I am tuning some CUDA code at the moment. I made some changes and was expecting to see a large speedup, but it made no difference.
I have some arrays of data that I am processing with blocks of threads. Successive threads were processing non-sequential entries in the array, based on an itemIndex array, which is an array of items that need to be processed. Something like this…

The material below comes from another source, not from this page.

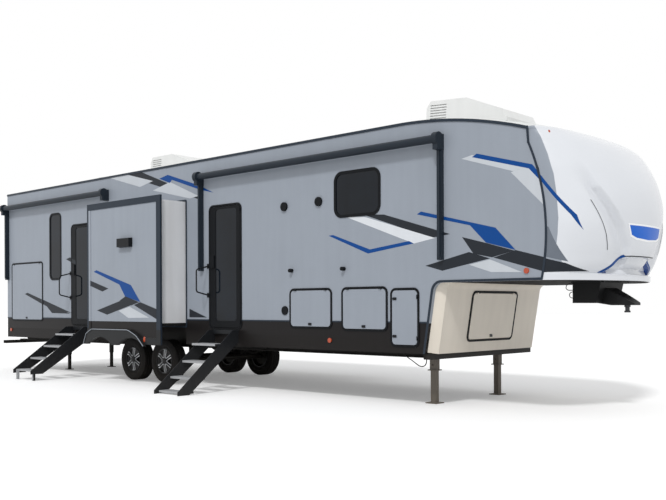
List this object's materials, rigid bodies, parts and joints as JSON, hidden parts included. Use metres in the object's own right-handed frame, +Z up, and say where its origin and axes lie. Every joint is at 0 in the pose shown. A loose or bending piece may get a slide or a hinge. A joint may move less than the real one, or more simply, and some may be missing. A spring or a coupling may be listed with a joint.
{
  "type": "fifth wheel travel trailer",
  "caption": "Fifth wheel travel trailer with a moulded front cap, raised deck, hinged entry doors and hatches, slide-out rooms and free-turning wheels.",
  "frame": {"origin": "on the king pin's axis at the face that rests on the hitch plate; the ground is 1.230 m below it", "axes": "+X forward, +Y to the side without entry doors, +Z up"},
  "size_m": [12.9681, 4.488, 3.9282],
  "materials": {
    "air_plastic": "white moulded shroud",
    "black_trim": "moulded black plastic",
    "bulkhead_gelcoat": "off-white gelcoat",
    "cable_jacket": "black cable jacket",
    "cap_gelcoat": "white gelcoat with blue and grey stripes",
    "chassis_paint": "satin black chassis paint",
    "deck_board": "sealed deck board",
    "floor_board": "laminated floor board",
    "glass": "dark tinted glass",
    "lamp_lens": "amber and red lenses",
    "pin_steel": "machined steel",
    "rim": "machined face, black pockets",
    "roof_membrane": "white roof membrane",
    "skirt_metal": "dark brown-black skirt metal",
    "slate_trim": "slate painted aluminium extrusion",
    "slide_skin": "white side panels",
    "spring_steel": "black spring steel",
    "steel_tube": "plated steel tube",
    "step_metal": "black plates, bare aluminium treads",
    "tyre": "black tyre",
    "wall_skin": "gelcoat laminate, grey with dark lower band and stripes"
  },
  "bodies": {
    "trailer": {"air_conditioners": "air_plastic", "awning_front": "slate_trim", "awning_rear": "slate_trim", "axles": "chassis_paint", "cross_members": "chassis_paint", "edge_trims": "slate_trim", "entry_steps_front": "step_metal", "entry_steps_rear": "step_metal", "frame_rails": "chassis_paint", "front_bulkhead": "bulkhead_gelcoat", "front_cap": "cap_gelcoat", "grab_handles": "black_trim", "hitch_cable_high": "cable_jacket", "hitch_cable_low": "cable_jacket", "king_pin": "pin_steel", "landing_legs": "steel_tube", "leaf_springs": "spring_steel", "leg_cable": "cable_jacket", "main_floor": "floor_board", "marker_lamps": "lamp_lens", "opening_rings": "black_trim", "outriggers": "chassis_paint", "pin_box": "chassis_paint", "rear_bumper": "chassis_paint", "roof": "roof_membrane", "roof_vents": "air_plastic", "skirts": "skirt_metal", "slide_bars": "chassis_paint", "stabilizer_jacks": "chassis_paint", "upper_deck": "deck_board", "wall_fittings": "black_trim", "wall_left": "wall_skin", "wall_rear": "wall_skin", "wall_right": "wall_skin", "window_frames": "black_trim", "window_glass": "glass"},
    "wheel_front_right": {"tyre_front_right": "tyre", "rim_front_right": "rim"},
    "wheel_front_left": {"tyre_front_left": "tyre", "rim_front_left": "rim"},
    "wheel_rear_right": {"tyre_rear_right": "tyre", "rim_rear_right": "rim"},
    "wheel_rear_left": {"tyre_rear_left": "tyre", "rim_rear_left": "rim"},
    "door_front": {"entry_door_front": "black_trim", "door_glass_front": "glass"},
    "door_rear": {"entry_door_rear": "black_trim", "door_glass_rear": "glass"},
    "hatch_kitchen": {"hatch_kitchen": "wall_skin"},
    "hatch_storage_right": {"hatch_storage_right": "wall_skin"},
    "hatch_service_right": {"hatch_service_right": "wall_skin"},
    "hatch_gas_right": {"hatch_gas_right": "wall_skin"},
    "hatch_storage_left": {"hatch_storage_left": "wall_skin"},
    "hatch_gas_left": {"hatch_gas_left": "wall_skin"},
    "hatch_front": {"hatch_front": "bulkhead_gelcoat"},
    "slide_right": {"slide_right_room": "slide_skin", "slide_right_face": "wall_skin"},
    "slide_left": {"slide_left_room": "slide_skin", "slide_left_face": "wall_skin"}
  },
  "joints": [
    {"name": "wheel_front_right_spin", "type": "hinge", "parent": "trailer", "child": "wheel_front_right", "pos_m": [-7.34, -1.0375, -0.88], "axis": [0, 1, 0], "continuous": true},
    {"name": "wheel_front_left_spin", "type": "hinge", "parent": "trailer", "child": "wheel_front_left", "pos_m": [-7.34, 1.0375, -0.88], "axis": [0, 1, 0], "continuous": true},
    {"name": "wheel_rear_right_spin", "type": "hinge", "parent": "trailer", "child": "wheel_rear_right", "pos_m": [-8.21, -1.0375, -0.88], "axis": [0, 1, 0], "continuous": true},
    {"name": "wheel_rear_left_spin", "type": "hinge", "parent": "trailer", "child": "wheel_rear_left", "pos_m": [-8.21, 1.0375, -0.88], "axis": [0, 1, 0], "continuous": true},
    {"name": "door_front_hinge", "type": "hinge", "parent": "trailer", "child": "door_front", "pos_m": [-5.354, -1.237, 0.6], "axis": [0, 0, 1], "range_deg": [0, 160]},
    {"name": "door_rear_hinge", "type": "hinge", "parent": "trailer", "child": "door_rear", "pos_m": [-9.284, -1.237, 0.6], "axis": [0, 0, 1], "range_deg": [0, 110]},
    {"name": "hatch_kitchen_hinge", "type": "hinge", "parent": "trailer", "child": "hatch_kitchen", "pos_m": [-11.617, -1.237, 0.846], "axis": [-1, 0, 0], "range_deg": [0, 95]},
    {"name": "hatch_storage_right_hinge", "type": "hinge", "parent": "trailer", "child": "hatch_storage_right", "pos_m": [-3.9275, -1.237, 0.218], "axis": [-1, 0, 0], "range_deg": [0, 160]},
    {"name": "hatch_service_right_hinge", "type": "hinge", "parent": "trailer", "child": "hatch_service_right", "pos_m": [-2.9665, -1.237, 0.221], "axis": [-1, 0, 0], "range_deg": [0, 160]},
    {"name": "hatch_gas_right_hinge", "type": "hinge", "parent": "trailer", "child": "hatch_gas_right", "pos_m": [-2.109, -1.237, -0.1425], "axis": [0, 0, 1], "range_deg": [0, 160]},
    {"name": "hatch_storage_left_hinge", "type": "hinge", "parent": "trailer", "child": "hatch_storage_left", "pos_m": [-3.2, 1.237, 0.221], "axis": [1, 0, 0], "range_deg": [0, 160]},
    {"name": "hatch_gas_left_hinge", "type": "hinge", "parent": "trailer", "child": "hatch_gas_left", "pos_m": [-2.109, 1.237, -0.1425], "axis": [0, 0, -1], "range_deg": [0, 160]},
    {"name": "hatch_front_hinge", "type": "hinge", "parent": "trailer", "child": "hatch_front", "pos_m": [-1.74909, 0, 0.15794], "axis": [0, -1, 0], "range_deg": [0, 85]},
    {"name": "slide_right_travel", "type": "slide", "parent": "trailer", "child": "slide_right", "axis": [0, 1, 0], "range_m": [0, 0.475]},
    {"name": "slide_left_travel", "type": "slide", "parent": "trailer", "child": "slide_left", "axis": [0, -1, 0], "range_m": [0, 0.82]}
  ]
}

__global__ void MyFunction(int *itemIndex, int itemCount, int *d_p1, int *d_p2,
float *d_length, float *d_percent, float *d_precalc, float *d_output)
{
int i = (blockIdx.x * THREADSPERBLOCK) + threadIdx.x;
if (i >= itemCount) {
return;
}
int lcix = itemIndex[i]; // get the next item to process
// Copy Global data into registers
int p1 = d_p1[lcix];
int p2 = d_p2[lcix];
float length = d_length[lcix];
float percent = d_percent[lcix];
float precalc = d_precalc[lcix];
float result;
// Process item
... various calculation on the data
d_output[lcix] = result;
}
Now originally, the itemIndex array was sort of random, but actually ended up processing alternate items {0,2,4,6, etc}, so I did some preprocessing on the arrays to make itemIndex sequential, and I was expecting a significant speedup, but I didn’t see any improvement at all. Just to confirm, I also tried complete random ordering of the items, so that itemIndex was something like {18427, 3123, 23014, 15923, 8129, etc}, and it still made no difference to the execution time.
From what I’ve read, reading from global memory is slow, but by reading sequential entries with each thread in a warp, it should be much faster. I’m running several thousand threads, in blocks of 32 threads per block.
Any ideas? Am I correct that in-order access should be faster?